YOUR GOAL: Lines that hold the word "slide" should be located and copied.

┄┄┄┄┄┄

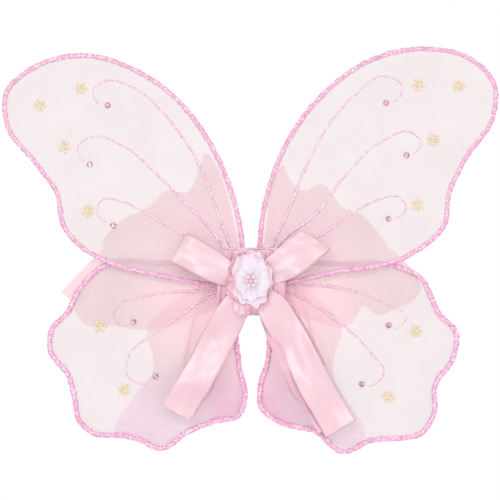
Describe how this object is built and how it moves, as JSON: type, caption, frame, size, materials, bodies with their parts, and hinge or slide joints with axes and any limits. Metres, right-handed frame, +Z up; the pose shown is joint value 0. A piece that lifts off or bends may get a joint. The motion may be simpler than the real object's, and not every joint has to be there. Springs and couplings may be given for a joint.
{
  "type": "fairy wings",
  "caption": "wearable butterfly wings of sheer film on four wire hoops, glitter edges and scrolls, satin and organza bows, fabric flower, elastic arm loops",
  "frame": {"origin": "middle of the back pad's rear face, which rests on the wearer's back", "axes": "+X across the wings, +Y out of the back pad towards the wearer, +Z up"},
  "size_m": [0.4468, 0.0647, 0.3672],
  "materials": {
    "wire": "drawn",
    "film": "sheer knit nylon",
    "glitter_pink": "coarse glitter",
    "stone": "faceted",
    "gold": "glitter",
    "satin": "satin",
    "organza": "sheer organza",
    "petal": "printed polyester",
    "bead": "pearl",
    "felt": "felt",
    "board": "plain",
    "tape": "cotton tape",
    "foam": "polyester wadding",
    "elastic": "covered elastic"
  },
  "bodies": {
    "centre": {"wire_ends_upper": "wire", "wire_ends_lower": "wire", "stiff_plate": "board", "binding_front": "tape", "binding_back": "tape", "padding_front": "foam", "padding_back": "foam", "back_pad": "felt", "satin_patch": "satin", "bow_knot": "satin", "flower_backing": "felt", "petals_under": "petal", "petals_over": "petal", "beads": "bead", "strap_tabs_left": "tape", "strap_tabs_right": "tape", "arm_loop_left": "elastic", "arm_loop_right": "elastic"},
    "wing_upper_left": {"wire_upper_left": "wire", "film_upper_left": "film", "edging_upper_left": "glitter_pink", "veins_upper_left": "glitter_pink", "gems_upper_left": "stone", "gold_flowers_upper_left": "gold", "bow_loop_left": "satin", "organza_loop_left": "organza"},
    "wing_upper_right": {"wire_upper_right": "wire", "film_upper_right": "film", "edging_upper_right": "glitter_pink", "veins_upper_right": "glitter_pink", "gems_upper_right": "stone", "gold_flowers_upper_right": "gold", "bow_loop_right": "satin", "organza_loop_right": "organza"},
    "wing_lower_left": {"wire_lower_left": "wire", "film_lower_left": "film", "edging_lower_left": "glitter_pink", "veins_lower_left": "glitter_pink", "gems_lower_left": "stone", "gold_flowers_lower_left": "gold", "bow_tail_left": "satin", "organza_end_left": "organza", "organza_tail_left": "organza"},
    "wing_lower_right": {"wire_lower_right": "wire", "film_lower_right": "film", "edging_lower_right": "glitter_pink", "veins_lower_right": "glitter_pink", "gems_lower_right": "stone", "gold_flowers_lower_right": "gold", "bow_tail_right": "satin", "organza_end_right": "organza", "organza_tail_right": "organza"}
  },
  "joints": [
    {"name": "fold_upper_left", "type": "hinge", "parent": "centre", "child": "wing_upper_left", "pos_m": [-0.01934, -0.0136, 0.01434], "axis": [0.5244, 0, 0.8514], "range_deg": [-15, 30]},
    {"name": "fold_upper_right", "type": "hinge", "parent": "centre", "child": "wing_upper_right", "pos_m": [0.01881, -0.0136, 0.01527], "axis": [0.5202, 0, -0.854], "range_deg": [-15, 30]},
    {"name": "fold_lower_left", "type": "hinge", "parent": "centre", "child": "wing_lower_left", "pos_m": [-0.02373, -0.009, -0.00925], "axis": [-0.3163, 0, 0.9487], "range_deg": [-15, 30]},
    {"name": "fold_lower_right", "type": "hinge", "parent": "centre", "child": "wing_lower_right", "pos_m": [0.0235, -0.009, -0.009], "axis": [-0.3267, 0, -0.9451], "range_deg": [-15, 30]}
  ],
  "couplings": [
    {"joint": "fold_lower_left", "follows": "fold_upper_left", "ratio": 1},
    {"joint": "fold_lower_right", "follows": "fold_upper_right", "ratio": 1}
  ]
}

┄┄┄┄┄┄

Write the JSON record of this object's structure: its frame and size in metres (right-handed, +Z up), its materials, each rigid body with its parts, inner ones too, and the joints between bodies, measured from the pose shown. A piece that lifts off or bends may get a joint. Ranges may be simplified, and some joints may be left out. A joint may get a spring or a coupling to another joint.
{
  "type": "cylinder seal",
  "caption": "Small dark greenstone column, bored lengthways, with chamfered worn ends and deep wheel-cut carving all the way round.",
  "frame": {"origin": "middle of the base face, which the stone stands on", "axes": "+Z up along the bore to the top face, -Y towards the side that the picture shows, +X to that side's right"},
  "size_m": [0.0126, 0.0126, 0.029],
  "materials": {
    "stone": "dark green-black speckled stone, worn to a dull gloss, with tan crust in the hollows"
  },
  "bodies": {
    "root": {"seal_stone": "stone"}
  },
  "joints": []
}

┄┄┄┄┄┄

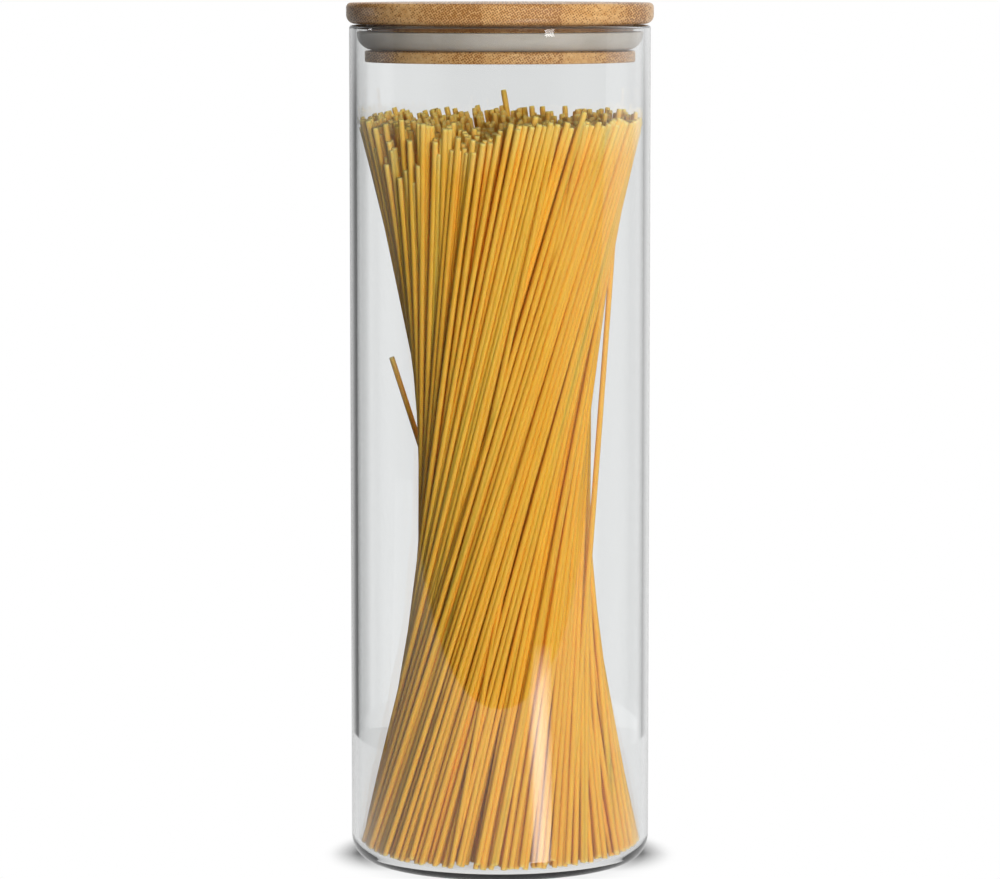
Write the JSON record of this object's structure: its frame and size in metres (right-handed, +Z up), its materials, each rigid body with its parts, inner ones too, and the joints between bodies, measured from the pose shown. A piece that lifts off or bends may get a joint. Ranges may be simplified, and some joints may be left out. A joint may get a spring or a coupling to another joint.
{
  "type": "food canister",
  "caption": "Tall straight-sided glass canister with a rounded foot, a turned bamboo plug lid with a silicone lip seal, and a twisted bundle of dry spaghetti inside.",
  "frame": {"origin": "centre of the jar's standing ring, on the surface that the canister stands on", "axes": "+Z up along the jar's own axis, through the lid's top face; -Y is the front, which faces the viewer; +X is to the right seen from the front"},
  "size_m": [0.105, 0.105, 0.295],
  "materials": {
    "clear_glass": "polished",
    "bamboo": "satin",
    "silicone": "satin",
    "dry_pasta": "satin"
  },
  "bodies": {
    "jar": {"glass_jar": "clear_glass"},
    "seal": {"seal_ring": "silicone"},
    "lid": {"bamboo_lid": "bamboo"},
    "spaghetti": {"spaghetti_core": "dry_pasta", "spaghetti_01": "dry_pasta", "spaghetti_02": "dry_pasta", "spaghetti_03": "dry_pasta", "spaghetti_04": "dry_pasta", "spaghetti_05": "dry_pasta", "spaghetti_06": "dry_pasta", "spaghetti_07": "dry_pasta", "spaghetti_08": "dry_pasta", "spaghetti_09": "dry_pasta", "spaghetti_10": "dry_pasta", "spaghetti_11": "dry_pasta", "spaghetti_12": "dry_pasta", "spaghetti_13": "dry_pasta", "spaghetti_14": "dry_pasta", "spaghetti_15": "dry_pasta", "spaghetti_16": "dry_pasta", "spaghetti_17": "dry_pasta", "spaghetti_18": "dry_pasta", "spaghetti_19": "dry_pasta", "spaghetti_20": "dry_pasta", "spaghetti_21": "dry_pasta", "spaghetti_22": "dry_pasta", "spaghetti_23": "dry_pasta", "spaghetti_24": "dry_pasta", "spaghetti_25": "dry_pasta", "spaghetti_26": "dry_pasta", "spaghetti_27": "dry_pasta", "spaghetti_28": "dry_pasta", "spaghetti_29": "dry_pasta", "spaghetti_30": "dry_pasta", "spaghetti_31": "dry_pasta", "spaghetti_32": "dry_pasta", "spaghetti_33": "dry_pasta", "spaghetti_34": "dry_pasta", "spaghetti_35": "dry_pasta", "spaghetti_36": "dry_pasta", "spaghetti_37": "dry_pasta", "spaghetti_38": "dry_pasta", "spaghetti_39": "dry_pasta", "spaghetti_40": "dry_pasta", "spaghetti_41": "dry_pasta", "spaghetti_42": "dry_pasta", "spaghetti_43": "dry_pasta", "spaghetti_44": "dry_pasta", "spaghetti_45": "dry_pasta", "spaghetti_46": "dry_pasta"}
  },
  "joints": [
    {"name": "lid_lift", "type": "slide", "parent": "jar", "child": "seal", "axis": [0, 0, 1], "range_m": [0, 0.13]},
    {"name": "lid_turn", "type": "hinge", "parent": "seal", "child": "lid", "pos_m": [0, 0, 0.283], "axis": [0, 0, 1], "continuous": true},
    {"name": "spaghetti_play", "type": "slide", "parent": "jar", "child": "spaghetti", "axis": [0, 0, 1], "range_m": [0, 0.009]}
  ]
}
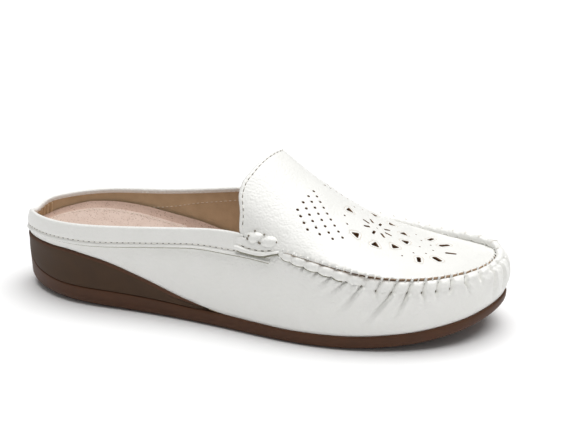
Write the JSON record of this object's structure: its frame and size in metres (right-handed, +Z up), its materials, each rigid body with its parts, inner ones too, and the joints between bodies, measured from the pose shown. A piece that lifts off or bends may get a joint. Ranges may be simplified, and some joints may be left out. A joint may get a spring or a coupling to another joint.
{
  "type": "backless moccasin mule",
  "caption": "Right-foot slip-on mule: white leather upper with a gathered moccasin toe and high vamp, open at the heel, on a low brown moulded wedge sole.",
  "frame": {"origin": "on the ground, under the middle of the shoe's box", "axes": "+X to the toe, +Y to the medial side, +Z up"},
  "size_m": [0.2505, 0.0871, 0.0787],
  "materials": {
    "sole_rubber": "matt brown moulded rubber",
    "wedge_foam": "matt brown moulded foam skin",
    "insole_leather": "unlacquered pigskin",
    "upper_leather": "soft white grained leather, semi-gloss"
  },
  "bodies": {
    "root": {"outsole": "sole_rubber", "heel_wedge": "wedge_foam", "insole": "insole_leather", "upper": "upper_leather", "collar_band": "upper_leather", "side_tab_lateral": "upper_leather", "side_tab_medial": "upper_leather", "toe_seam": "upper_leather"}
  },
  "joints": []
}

┄┄┄┄┄┄

TASK RESPONSE:
Describe how this object is built and how it moves, as JSON: type, caption, frame, size, materials, bodies with their parts, and hinge or slide joints with axes and any limits. Metres, right-handed frame, +Z up; the pose shown is joint value 0. A piece that lifts off or bends may get a joint. The motion may be simpler than the real object's, and not every joint has to be there. Springs and couplings may be given for a joint.
    {"name": "lid_lift", "type": "slide", "parent": "jar", "child": "seal", "axis": [0, 0, 1], "range_m": [0, 0.13]},
    {"name": "spaghetti_play", "type": "slide", "parent": "jar", "child": "spaghetti", "axis": [0, 0, 1], "range_m": [0, 0.009]}